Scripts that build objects
[START]
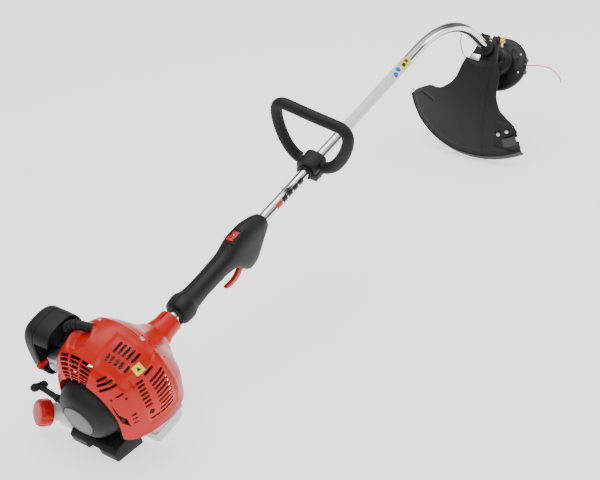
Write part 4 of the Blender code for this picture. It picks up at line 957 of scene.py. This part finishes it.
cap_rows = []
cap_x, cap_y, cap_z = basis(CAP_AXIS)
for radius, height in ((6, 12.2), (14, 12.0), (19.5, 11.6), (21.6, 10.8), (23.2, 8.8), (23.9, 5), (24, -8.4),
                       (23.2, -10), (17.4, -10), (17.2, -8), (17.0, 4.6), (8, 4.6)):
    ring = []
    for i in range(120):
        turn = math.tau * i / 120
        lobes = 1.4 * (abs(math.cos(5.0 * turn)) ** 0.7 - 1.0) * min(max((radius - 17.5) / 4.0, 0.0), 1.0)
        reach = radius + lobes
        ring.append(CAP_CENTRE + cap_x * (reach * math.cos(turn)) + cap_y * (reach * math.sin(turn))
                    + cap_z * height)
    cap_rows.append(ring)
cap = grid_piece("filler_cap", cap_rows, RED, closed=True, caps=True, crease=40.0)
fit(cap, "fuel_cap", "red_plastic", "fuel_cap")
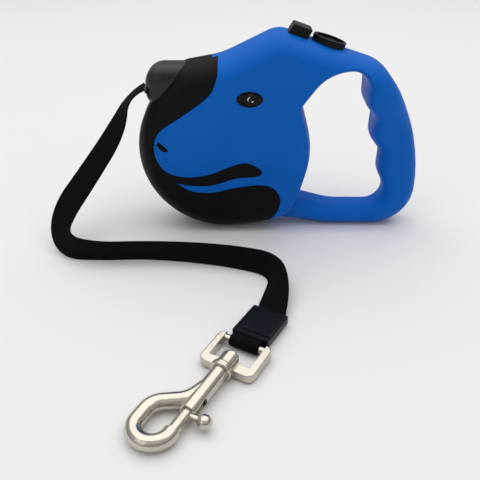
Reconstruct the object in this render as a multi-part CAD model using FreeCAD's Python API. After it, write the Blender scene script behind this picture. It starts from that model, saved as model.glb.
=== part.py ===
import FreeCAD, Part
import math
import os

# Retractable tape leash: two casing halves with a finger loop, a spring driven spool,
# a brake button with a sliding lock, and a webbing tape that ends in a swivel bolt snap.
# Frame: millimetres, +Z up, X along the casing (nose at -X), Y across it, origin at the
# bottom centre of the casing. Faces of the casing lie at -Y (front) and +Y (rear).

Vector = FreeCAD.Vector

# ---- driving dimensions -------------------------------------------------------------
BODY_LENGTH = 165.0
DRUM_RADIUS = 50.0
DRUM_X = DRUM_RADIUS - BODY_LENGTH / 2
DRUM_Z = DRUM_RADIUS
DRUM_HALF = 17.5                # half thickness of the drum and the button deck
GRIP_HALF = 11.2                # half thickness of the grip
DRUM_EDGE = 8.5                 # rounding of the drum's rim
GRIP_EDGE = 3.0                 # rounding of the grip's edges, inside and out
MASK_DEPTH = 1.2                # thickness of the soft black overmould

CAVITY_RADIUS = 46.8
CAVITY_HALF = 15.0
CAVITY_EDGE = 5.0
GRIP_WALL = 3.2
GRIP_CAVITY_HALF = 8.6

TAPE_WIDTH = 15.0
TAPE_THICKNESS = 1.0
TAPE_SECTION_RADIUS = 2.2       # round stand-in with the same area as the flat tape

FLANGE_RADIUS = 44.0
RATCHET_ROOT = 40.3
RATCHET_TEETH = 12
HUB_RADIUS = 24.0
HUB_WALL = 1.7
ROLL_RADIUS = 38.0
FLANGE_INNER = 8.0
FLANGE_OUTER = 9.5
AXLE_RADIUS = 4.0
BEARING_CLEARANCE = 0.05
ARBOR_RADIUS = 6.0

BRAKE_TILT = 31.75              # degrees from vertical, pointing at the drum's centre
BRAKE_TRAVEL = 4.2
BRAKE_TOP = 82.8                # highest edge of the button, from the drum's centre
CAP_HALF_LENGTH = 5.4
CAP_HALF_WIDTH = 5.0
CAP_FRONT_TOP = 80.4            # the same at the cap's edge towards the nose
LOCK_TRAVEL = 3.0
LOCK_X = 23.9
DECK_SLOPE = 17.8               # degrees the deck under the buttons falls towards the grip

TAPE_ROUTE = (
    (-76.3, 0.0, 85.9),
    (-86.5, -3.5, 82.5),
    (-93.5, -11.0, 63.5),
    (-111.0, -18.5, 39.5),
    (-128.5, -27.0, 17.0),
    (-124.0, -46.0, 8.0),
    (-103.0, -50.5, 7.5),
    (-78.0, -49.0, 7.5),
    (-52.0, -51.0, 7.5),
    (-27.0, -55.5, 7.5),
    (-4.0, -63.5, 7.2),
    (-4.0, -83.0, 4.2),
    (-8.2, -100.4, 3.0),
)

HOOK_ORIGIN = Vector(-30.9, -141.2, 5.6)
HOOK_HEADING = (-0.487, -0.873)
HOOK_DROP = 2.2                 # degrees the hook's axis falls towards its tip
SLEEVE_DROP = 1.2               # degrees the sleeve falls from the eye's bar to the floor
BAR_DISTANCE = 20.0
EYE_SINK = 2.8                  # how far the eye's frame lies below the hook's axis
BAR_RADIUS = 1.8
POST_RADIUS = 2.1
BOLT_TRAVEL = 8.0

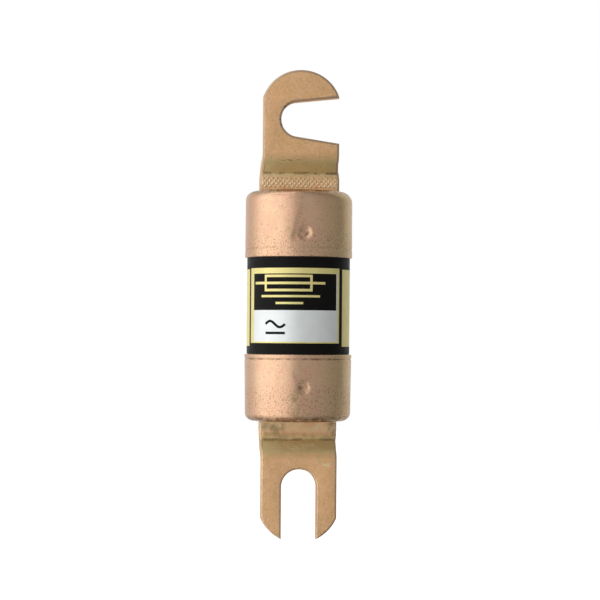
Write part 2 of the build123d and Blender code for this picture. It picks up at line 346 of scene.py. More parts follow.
[END]
▶ Required work: Retype exactly what runs from the line containing "Reconstruct the object" through the line containing "# bottom centre", both lines included, and stop there.

▶ Result of the task:
Reconstruct the object in this render as a multi-part CAD model using FreeCAD's Python API. After it, write the Blender scene script behind this picture. It starts from that model, saved as model.glb.
=== part.py ===
import FreeCAD, Part
import math
import os

# Retractable tape leash: two casing halves with a finger loop, a spring driven spool,
# a brake button with a sliding lock, and a webbing tape that ends in a swivel bolt snap.
# Frame: millimetres, +Z up, X along the casing (nose at -X), Y across it, origin at the
# bottom centre of the casing. Faces of the casing lie at -Y (front) and +Y (rear).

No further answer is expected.